__Data__:
==*==
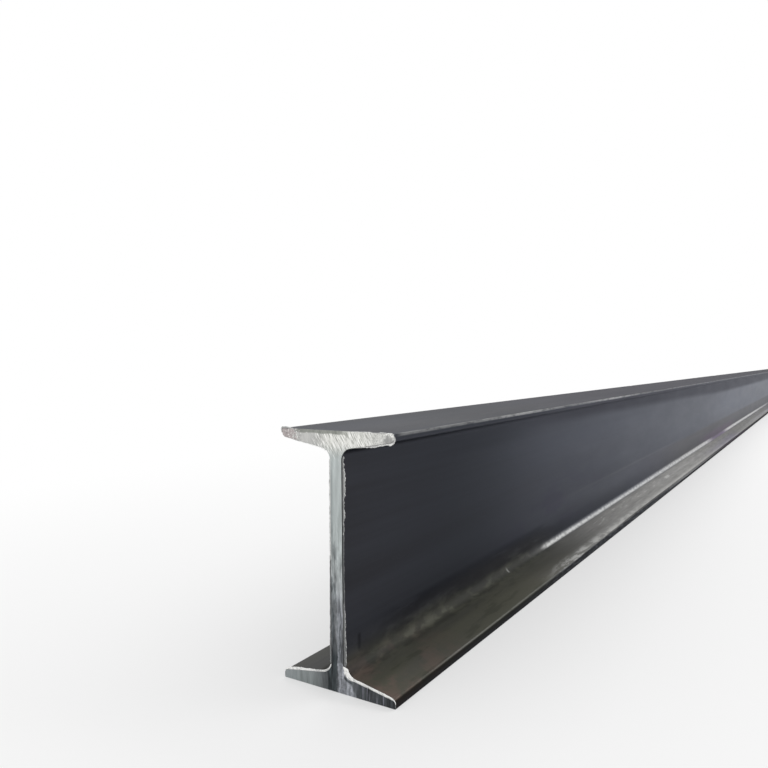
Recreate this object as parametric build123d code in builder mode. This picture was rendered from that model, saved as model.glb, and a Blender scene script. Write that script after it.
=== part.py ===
from build123d import *
import os

# A hot-rolled steel I-beam with tapered flanges, sawn square at both ends.
# It stands on its bottom flange. The length runs along X, the flanges spread along Y, and Z is up.
# The origin is on the floor, under the middle of the beam. All sizes are in millimetres.

# Driving dimensions
length = 6000.0
depth = 203.0
flange_width = 106.0
web_thickness = 11.2
flange_thickness = 10.8  # taken halfway between the web and the toe
flange_slope = 1 / 6  # rise of the inner face towards the web
root_radius = 9.4  # inside corner between web and flange
toe_radius = 4.1  # rounded inner edge of each flange tip
corner_radius = 1.0  # rounded outer edge of each flange tip

# Worked out from them
half_depth = depth / 2
half_width = flange_width / 2
half_web = web_thickness / 2
outstand = half_width - half_web
toe_thickness = flange_thickness - flange_slope * outstand / 2
root_thickness = flange_thickness + flange_slope * outstand / 2

# The section's sharp corners, about its own middle: the upper right ones first, which the rest mirror
upper_right = [
    (half_width, half_depth),
    (half_width, half_depth - toe_thickness),
    (half_web, half_depth - root_thickness),
]
right_side = upper_right + [(y, -z) for y, z in reversed(upper_right)]
left_side = [(-y, z) for y, z in reversed(right_side)]
side_radii = [corner_radius, toe_radius, root_radius, root_radius, toe_radius, corner_radius]

# The plane of the near end, centred on the section
sawn_end = Plane(origin=(-length / 2, 0, half_depth), x_dir=(0, 1, 0), z_dir=(1, 0, 0))

with BuildPart() as i_beam:
    with BuildSketch(sawn_end) as section:
        with BuildLine() as outline:
            FilletPolyline(*right_side, *left_side, radius=side_radii + side_radii, close=True)
        make_face()
    extrude(amount=length)

i_beam.part.label = "i_beam"

os.makedirs("parts", exist_ok=True)
export_step(i_beam.part, "parts/i_beam.step")
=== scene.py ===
"""The looks of a hot-rolled steel I-beam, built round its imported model."""

import logging
import math
import random
from bisect import bisect_right
from dataclasses import dataclass, field
from enum import Enum, IntEnum

import bpy
from mathutils import Matrix, Vector
from mathutils.geometry import delaunay_2d_cdt


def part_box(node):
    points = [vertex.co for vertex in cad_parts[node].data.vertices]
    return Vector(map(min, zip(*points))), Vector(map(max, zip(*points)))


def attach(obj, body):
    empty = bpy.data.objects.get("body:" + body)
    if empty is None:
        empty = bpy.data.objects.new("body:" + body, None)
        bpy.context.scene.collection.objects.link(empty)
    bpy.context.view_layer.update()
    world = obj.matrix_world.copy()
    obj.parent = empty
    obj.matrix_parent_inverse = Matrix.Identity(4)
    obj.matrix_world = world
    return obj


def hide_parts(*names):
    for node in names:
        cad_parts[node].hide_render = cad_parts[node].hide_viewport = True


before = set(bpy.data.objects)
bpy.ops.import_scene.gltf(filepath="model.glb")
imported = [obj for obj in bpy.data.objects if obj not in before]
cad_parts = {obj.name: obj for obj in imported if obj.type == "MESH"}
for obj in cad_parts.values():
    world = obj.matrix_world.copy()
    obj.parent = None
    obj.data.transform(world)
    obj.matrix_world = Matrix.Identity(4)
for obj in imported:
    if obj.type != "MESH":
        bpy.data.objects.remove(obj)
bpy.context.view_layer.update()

logging.basicConfig(level=logging.INFO, format="%(message)s")
LOG = logging.getLogger("i_beam")

NODE = "i_beam"
BODY = "root"
MM = 0.001

Point = tuple[float, float]
Place = tuple[float, float, float]
Colour = tuple[float, float, float]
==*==
__Directions__:
Copy the material above verbatim.

__Full output__:
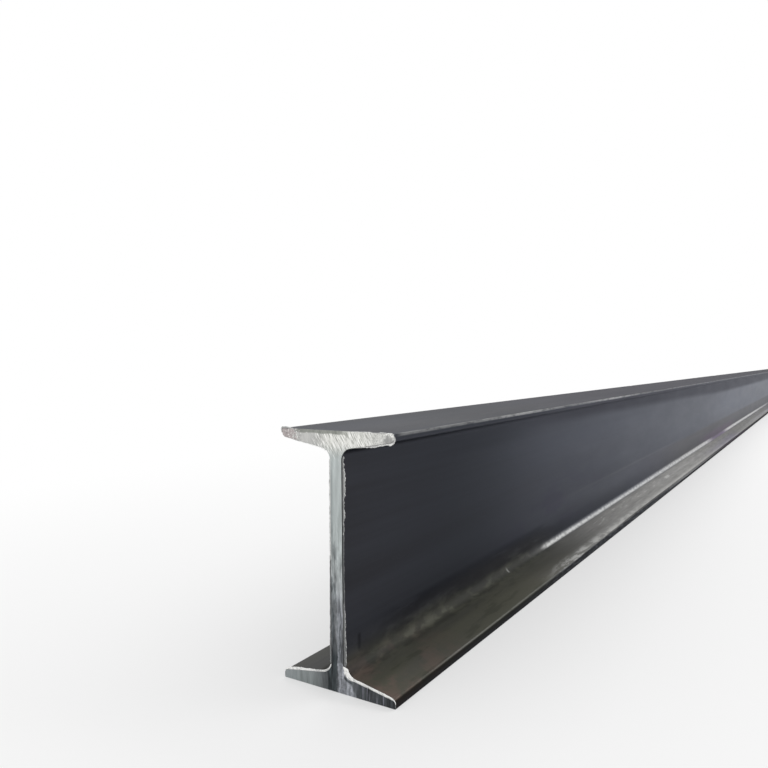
Recreate this object as parametric build123d code in builder mode. This picture was rendered from that model, saved as model.glb, and a Blender scene script. Write that script after it.
=== part.py ===
from build123d import *
import os

# A hot-rolled steel I-beam with tapered flanges, sawn square at both ends.
# It stands on its bottom flange. The length runs along X, the flanges spread along Y, and Z is up.
# The origin is on the floor, under the middle of the beam. All sizes are in millimetres.

# Driving dimensions
length = 6000.0
depth = 203.0
flange_width = 106.0
web_thickness = 11.2
flange_thickness = 10.8  # taken halfway between the web and the toe
flange_slope = 1 / 6  # rise of the inner face towards the web
root_radius = 9.4  # inside corner between web and flange
toe_radius = 4.1  # rounded inner edge of each flange tip
corner_radius = 1.0  # rounded outer edge of each flange tip

# Worked out from them
half_depth = depth / 2
half_width = flange_width / 2
half_web = web_thickness / 2
outstand = half_width - half_web
toe_thickness = flange_thickness - flange_slope * outstand / 2
root_thickness = flange_thickness + flange_slope * outstand / 2

# The section's sharp corners, about its own middle: the upper right ones first, which the rest mirror
upper_right = [
    (half_width, half_depth),
    (half_width, half_depth - toe_thickness),
    (half_web, half_depth - root_thickness),
]
right_side = upper_right + [(y, -z) for y, z in reversed(upper_right)]
left_side = [(-y, z) for y, z in reversed(right_side)]
side_radii = [corner_radius, toe_radius, root_radius, root_radius, toe_radius, corner_radius]

# The plane of the near end, centred on the section
sawn_end = Plane(origin=(-length / 2, 0, half_depth), x_dir=(0, 1, 0), z_dir=(1, 0, 0))

with BuildPart() as i_beam:
    with BuildSketch(sawn_end) as section:
        with BuildLine() as outline:
            FilletPolyline(*right_side, *left_side, radius=side_radii + side_radii, close=True)
        make_face()
    extrude(amount=length)

i_beam.part.label = "i_beam"

os.makedirs("parts", exist_ok=True)
export_step(i_beam.part, "parts/i_beam.step")
=== scene.py ===
"""The looks of a hot-rolled steel I-beam, built round its imported model."""

import logging
import math
import random
from bisect import bisect_right
from dataclasses import dataclass, field
from enum import Enum, IntEnum

import bpy
from mathutils import Matrix, Vector
from mathutils.geometry import delaunay_2d_cdt


def part_box(node):
    points = [vertex.co for vertex in cad_parts[node].data.vertices]
    return Vector(map(min, zip(*points))), Vector(map(max, zip(*points)))


def attach(obj, body):
    empty = bpy.data.objects.get("body:" + body)
    if empty is None:
        empty = bpy.data.objects.new("body:" + body, None)
        bpy.context.scene.collection.objects.link(empty)
    bpy.context.view_layer.update()
    world = obj.matrix_world.copy()
    obj.parent = empty
    obj.matrix_parent_inverse = Matrix.Identity(4)
    obj.matrix_world = world
    return obj


def hide_parts(*names):
    for node in names:
        cad_parts[node].hide_render = cad_parts[node].hide_viewport = True


before = set(bpy.data.objects)
bpy.ops.import_scene.gltf(filepath="model.glb")
imported = [obj for obj in bpy.data.objects if obj not in before]
cad_parts = {obj.name: obj for obj in imported if obj.type == "MESH"}
for obj in cad_parts.values():
    world = obj.matrix_world.copy()
    obj.parent = None
    obj.data.transform(world)
    obj.matrix_world = Matrix.Identity(4)
for obj in imported:
    if obj.type != "MESH":
        bpy.data.objects.remove(obj)
bpy.context.view_layer.update()

logging.basicConfig(level=logging.INFO, format="%(message)s")
LOG = logging.getLogger("i_beam")

NODE = "i_beam"
BODY = "root"
MM = 0.001

Point = tuple[float, float]
Place = tuple[float, float, float]
Colour = tuple[float, float, float]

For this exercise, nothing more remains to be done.